• _TASK TO CARRY OUT_: Copy exactly, please, the lines of the data from its start through the line containing "import * as".

• _RECORDED INFORMATION_:
######

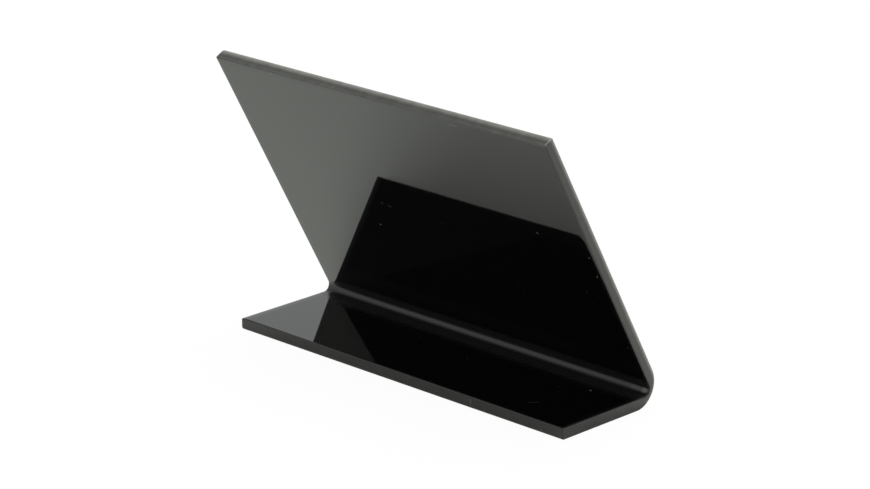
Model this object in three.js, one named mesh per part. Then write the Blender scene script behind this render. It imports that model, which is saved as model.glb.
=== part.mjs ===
// A small tabletop chalkboard: one piece of black cast acrylic sheet, cut to size, its cut edges
// flame polished, then folded once on a strip heater. The writing board leans back over a flat foot.
//
// Lengths are in millimetres and +Z is up. The writing face looks towards -Y and the foot runs back
// to +Y. The origin lies on the table, in the middle of the overall width and depth.

import * as THREE from "three";

// Driving dimensions
const boardWidth = 105; // across the front, an A7 sheet laid landscape
const boardHeight = 76; // up the slope, from the inside corner of the fold to the top edge
const footDepth = 30.15; // from the inside corner of the fold to the foot's free edge
const sheetThickness = 2.9; // a sheet sold as 3 mm
const leanAngle = THREE.MathUtils.degToRad(61); // between the board and the table
const insideFoldRadius = 1.7;
const outsideFoldRadius = 5.85; // over twice the inside one, as the stretched wall gets thinner
const edgeRadius = 0.45; // flame polishing rounds each cut edge
const cornerRemainder = 0.12; // what is left of that radius where two rounded edges meet
const foldEndFlare = 0.12; // how far the squeezed inside of the fold stands out at its ends
const foldReach = 3.2; // how far from the fold's middle that still shows

const halfArcSegments = 8; // three.js gives each arc of a shape twice as many
const endRoundingSegments = 4;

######

• _RIGHT ANSWER_:
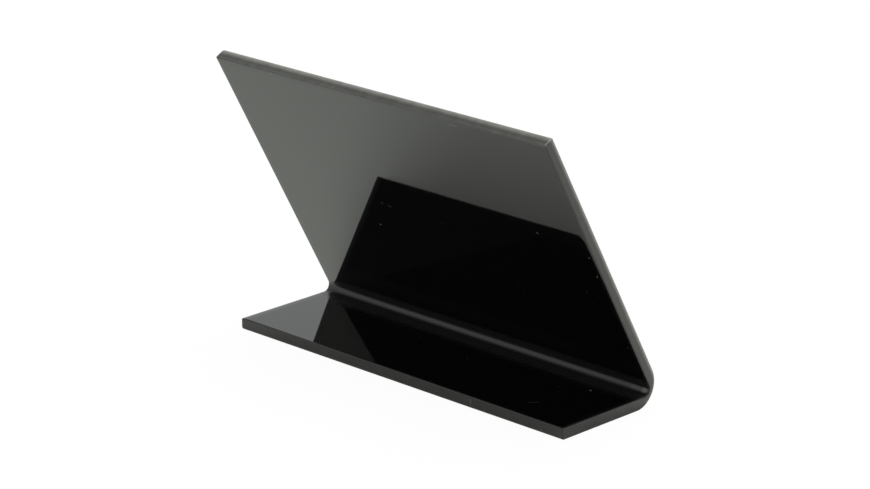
Model this object in three.js, one named mesh per part. Then write the Blender scene script behind this render. It imports that model, which is saved as model.glb.
=== part.mjs ===
// A small tabletop chalkboard: one piece of black cast acrylic sheet, cut to size, its cut edges
// flame polished, then folded once on a strip heater. The writing board leans back over a flat foot.
//
// Lengths are in millimetres and +Z is up. The writing face looks towards -Y and the foot runs back
// to +Y. The origin lies on the table, in the middle of the overall width and depth.

import * as THREE from "three";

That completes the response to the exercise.